2012 American science fiction war film

Nazis at the Center of the Earth (known as Bloodstorm in the United Kingdom) is a 2012 American direct-to-video science fiction war film produced by The Asylum that stars Dominique Swain and Jake Busey. It was released on April 24, 2012 on Blu-ray Disc and DVD.

== Plot ==
On May 10, 1945, in a secret airport near Wurtzberg, Germany, Nazi scientist Dr. Josef Mengele, along with fellow doctors and soldiers, prepare to depart to an unknown location with a mysterious package in their possession. They are soon ambushed by the Allied forces, but successfully escape.

In present day, a group of researchers in Antarctica, Dr. Paige Morgan among them, are abducted by a platoon of gas-masked soldiers wearing swastika armbands and dragged into a hidden environment in the center of the Earth. There, they discover that Dr. Josef Mengele and a group of surviving Nazi soldiers are plotting an invasion of the surface of the Earth to create a Fourth Reich.

==Cast==
- Dominique Swain as Dr. Paige Morgan
- Jake Busey as Adrian Reistad
- Joshua Michael Allen as Lucas Moss
- Christopher Karl Johnson as Dr. Josef Mengele
- Lilan Bowden as May Yun
- Trevor Kuhn as Brian Moak
- Adam Burch as Mark Maynard
- Marlene Okner as Sije Lagesen
- Maria Pallas as Angela Magliarossa
- Andre Tenerelli as Aaron Blechman
- Abderrahim Halaimia as Rahul Jumani
- James Maxwell Young as Adolf Hitler

==Production==

Lawson received the directorial assignment after reading the script and pitching himself as director in the fall of 2011. The film took less than four months to make. On Asylum, Lawson said "They are a low-budget film studio,[...] I knew pretty much going in that this was going to be a B movie. We had a 12-day shoot and a budget well south of $200,000."

The entire movie was storyboarded by the director shot for shot before production began in November 2011.

Locations for the film included Willow Studios in Los Angeles (underground in the Nazi bunker and Nifleheim Station), Blue Cloud Ranch in Santa Clarita (opening war night scenes and the cavern), and the Asylum Studios (hallways, labs, medical rooms, rappelling scenes and green screen virtual sets).

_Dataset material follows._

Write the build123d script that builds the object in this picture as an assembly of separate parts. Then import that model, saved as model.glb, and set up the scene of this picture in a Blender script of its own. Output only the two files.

The film features one of the highest visual effects shot counts in an Asylum film, 379, and the effects were completed in just four weeks.

In his commentary, director Joseph J. Lawson cites as his visual influences Steven Spielberg, Peter Jackson, Sam Raimi, John Carpenter, John Landis, David Lean, J. J. Abrams and Robert Rodriguez.

==Reception==
Critical and audience reaction to the film has been mixed with everything from "absolute garbage" to "the Citizen Kane of Asylum films".

The film was noted to be a mockbuster of the 2012 science fiction comedy Iron Sky due to common themes of remote Nazi groups surviving until the modern era. Moreover, Iron Sky: The Coming Race, the sequel to that film, was actually set in a fictitious center of the Earth.